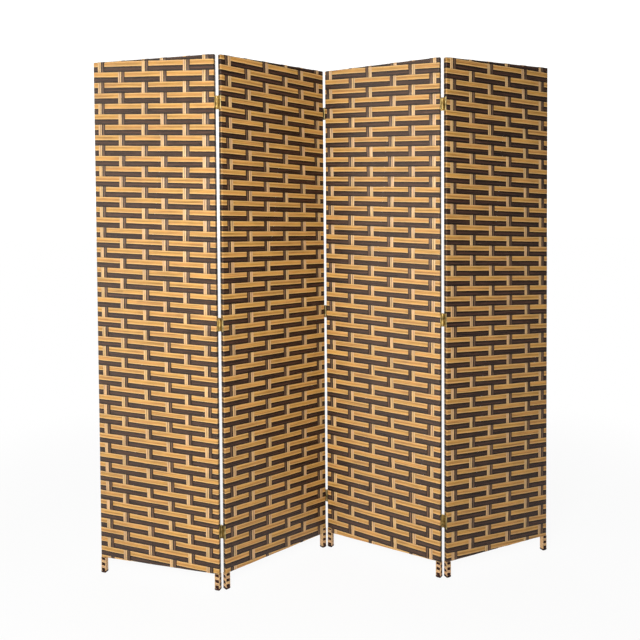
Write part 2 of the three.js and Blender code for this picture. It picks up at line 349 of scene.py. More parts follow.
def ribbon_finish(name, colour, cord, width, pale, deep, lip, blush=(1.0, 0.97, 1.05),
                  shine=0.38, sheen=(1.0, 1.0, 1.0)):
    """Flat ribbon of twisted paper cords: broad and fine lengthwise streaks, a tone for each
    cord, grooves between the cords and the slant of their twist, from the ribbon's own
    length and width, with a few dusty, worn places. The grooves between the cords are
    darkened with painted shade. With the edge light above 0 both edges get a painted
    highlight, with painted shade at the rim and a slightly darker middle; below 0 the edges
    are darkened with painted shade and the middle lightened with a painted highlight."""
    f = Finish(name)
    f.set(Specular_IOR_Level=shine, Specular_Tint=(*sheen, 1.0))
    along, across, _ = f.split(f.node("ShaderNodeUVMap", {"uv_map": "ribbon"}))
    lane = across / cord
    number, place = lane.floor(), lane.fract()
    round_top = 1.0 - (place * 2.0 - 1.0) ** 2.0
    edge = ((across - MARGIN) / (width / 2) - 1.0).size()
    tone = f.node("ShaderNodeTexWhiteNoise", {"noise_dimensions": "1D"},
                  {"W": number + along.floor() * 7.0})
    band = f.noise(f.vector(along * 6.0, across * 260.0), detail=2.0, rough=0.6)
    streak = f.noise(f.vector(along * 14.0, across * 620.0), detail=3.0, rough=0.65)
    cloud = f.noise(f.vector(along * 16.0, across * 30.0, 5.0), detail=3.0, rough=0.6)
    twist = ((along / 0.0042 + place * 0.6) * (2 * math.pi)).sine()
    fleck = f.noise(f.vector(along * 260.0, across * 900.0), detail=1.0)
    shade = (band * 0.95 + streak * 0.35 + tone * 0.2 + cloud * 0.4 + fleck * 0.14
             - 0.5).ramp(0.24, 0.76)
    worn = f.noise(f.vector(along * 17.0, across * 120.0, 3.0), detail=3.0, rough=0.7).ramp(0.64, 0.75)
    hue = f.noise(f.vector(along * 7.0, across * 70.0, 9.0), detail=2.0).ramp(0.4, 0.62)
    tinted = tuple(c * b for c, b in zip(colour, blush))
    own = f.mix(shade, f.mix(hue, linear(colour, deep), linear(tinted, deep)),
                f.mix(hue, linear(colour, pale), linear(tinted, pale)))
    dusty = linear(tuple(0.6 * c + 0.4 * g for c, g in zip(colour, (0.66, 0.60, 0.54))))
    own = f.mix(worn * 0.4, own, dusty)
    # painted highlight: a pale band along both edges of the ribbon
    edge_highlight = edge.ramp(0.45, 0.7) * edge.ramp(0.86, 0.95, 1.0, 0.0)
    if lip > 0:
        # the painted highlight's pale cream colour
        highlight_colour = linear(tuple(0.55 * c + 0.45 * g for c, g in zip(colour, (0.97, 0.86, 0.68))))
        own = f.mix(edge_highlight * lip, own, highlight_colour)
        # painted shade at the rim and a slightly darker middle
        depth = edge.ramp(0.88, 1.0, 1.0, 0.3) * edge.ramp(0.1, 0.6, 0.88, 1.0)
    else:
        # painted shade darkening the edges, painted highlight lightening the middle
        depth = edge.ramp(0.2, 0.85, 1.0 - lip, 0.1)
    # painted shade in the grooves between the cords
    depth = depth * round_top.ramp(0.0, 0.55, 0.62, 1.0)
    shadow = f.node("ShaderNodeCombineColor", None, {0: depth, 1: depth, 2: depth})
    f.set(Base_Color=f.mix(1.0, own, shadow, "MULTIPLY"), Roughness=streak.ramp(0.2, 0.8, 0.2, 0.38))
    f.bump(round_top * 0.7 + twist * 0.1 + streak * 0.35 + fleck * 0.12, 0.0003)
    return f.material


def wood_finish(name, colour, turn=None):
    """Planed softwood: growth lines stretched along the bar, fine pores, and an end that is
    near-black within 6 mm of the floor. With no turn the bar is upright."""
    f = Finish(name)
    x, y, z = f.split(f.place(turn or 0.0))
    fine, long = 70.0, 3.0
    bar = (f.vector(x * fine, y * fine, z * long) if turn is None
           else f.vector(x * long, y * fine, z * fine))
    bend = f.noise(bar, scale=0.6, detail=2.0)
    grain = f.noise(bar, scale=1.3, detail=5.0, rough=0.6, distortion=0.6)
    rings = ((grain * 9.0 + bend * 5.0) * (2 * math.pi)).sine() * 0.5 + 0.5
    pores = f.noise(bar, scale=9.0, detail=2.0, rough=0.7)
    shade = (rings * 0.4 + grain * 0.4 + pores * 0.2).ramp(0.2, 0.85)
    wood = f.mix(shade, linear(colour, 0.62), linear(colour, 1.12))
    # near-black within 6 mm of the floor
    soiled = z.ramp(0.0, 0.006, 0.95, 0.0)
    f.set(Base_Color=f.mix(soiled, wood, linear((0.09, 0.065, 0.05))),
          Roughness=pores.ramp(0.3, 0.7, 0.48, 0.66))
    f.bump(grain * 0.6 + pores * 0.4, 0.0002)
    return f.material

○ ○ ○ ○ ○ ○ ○

» Exercise brief
Using the data above, reproduce every line exactly.

» Solution for this problem
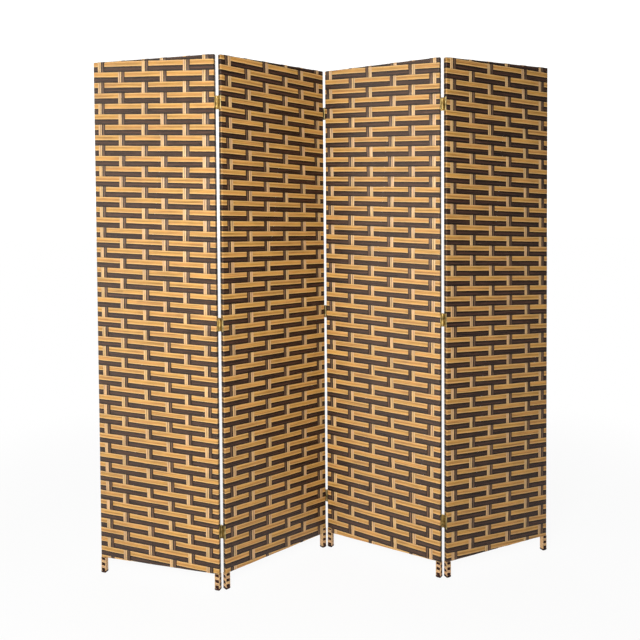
Write part 2 of the three.js and Blender code for this picture. It picks up at line 349 of scene.py. More parts follow.
def ribbon_finish(name, colour, cord, width, pale, deep, lip, blush=(1.0, 0.97, 1.05),
                  shine=0.38, sheen=(1.0, 1.0, 1.0)):
    """Flat ribbon of twisted paper cords: broad and fine lengthwise streaks, a tone for each
    cord, grooves between the cords and the slant of their twist, from the ribbon's own
    length and width, with a few dusty, worn places. The grooves between the cords are
    darkened with painted shade. With the edge light above 0 both edges get a painted
    highlight, with painted shade at the rim and a slightly darker middle; below 0 the edges
    are darkened with painted shade and the middle lightened with a painted highlight."""
    f = Finish(name)
    f.set(Specular_IOR_Level=shine, Specular_Tint=(*sheen, 1.0))
    along, across, _ = f.split(f.node("ShaderNodeUVMap", {"uv_map": "ribbon"}))
    lane = across / cord
    number, place = lane.floor(), lane.fract()
    round_top = 1.0 - (place * 2.0 - 1.0) ** 2.0
    edge = ((across - MARGIN) / (width / 2) - 1.0).size()
    tone = f.node("ShaderNodeTexWhiteNoise", {"noise_dimensions": "1D"},
                  {"W": number + along.floor() * 7.0})
    band = f.noise(f.vector(along * 6.0, across * 260.0), detail=2.0, rough=0.6)
    streak = f.noise(f.vector(along * 14.0, across * 620.0), detail=3.0, rough=0.65)
    cloud = f.noise(f.vector(along * 16.0, across * 30.0, 5.0), detail=3.0, rough=0.6)
    twist = ((along / 0.0042 + place * 0.6) * (2 * math.pi)).sine()
    fleck = f.noise(f.vector(along * 260.0, across * 900.0), detail=1.0)
    shade = (band * 0.95 + streak * 0.35 + tone * 0.2 + cloud * 0.4 + fleck * 0.14
             - 0.5).ramp(0.24, 0.76)
    worn = f.noise(f.vector(along * 17.0, across * 120.0, 3.0), detail=3.0, rough=0.7).ramp(0.64, 0.75)
    hue = f.noise(f.vector(along * 7.0, across * 70.0, 9.0), detail=2.0).ramp(0.4, 0.62)
    tinted = tuple(c * b for c, b in zip(colour, blush))
    own = f.mix(shade, f.mix(hue, linear(colour, deep), linear(tinted, deep)),
                f.mix(hue, linear(colour, pale), linear(tinted, pale)))
    dusty = linear(tuple(0.6 * c + 0.4 * g for c, g in zip(colour, (0.66, 0.60, 0.54))))
    own = f.mix(worn * 0.4, own, dusty)
    # painted highlight: a pale band along both edges of the ribbon
    edge_highlight = edge.ramp(0.45, 0.7) * edge.ramp(0.86, 0.95, 1.0, 0.0)
    if lip > 0:
        # the painted highlight's pale cream colour
        highlight_colour = linear(tuple(0.55 * c + 0.45 * g for c, g in zip(colour, (0.97, 0.86, 0.68))))
        own = f.mix(edge_highlight * lip, own, highlight_colour)
        # painted shade at the rim and a slightly darker middle
        depth = edge.ramp(0.88, 1.0, 1.0, 0.3) * edge.ramp(0.1, 0.6, 0.88, 1.0)
    else:
        # painted shade darkening the edges, painted highlight lightening the middle
        depth = edge.ramp(0.2, 0.85, 1.0 - lip, 0.1)
    # painted shade in the grooves between the cords
    depth = depth * round_top.ramp(0.0, 0.55, 0.62, 1.0)
    shadow = f.node("ShaderNodeCombineColor", None, {0: depth, 1: depth, 2: depth})
    f.set(Base_Color=f.mix(1.0, own, shadow, "MULTIPLY"), Roughness=streak.ramp(0.2, 0.8, 0.2, 0.38))
    f.bump(round_top * 0.7 + twist * 0.1 + streak * 0.35 + fleck * 0.12, 0.0003)
    return f.material


def wood_finish(name, colour, turn=None):
    """Planed softwood: growth lines stretched along the bar, fine pores, and an end that is
    near-black within 6 mm of the floor. With no turn the bar is upright."""
    f = Finish(name)
    x, y, z = f.split(f.place(turn or 0.0))
    fine, long = 70.0, 3.0
    bar = (f.vector(x * fine, y * fine, z * long) if turn is None
           else f.vector(x * long, y * fine, z * fine))
    bend = f.noise(bar, scale=0.6, detail=2.0)
    grain = f.noise(bar, scale=1.3, detail=5.0, rough=0.6, distortion=0.6)
    rings = ((grain * 9.0 + bend * 5.0) * (2 * math.pi)).sine() * 0.5 + 0.5
    pores = f.noise(bar, scale=9.0, detail=2.0, rough=0.7)
    shade = (rings * 0.4 + grain * 0.4 + pores * 0.2).ramp(0.2, 0.85)
    wood = f.mix(shade, linear(colour, 0.62), linear(colour, 1.12))
    # near-black within 6 mm of the floor
    soiled = z.ramp(0.0, 0.006, 0.95, 0.0)
    f.set(Base_Color=f.mix(soiled, wood, linear((0.09, 0.065, 0.05))),
          Roughness=pores.ramp(0.3, 0.7, 0.48, 0.66))
    f.bump(grain * 0.6 + pores * 0.4, 0.0002)
    return f.material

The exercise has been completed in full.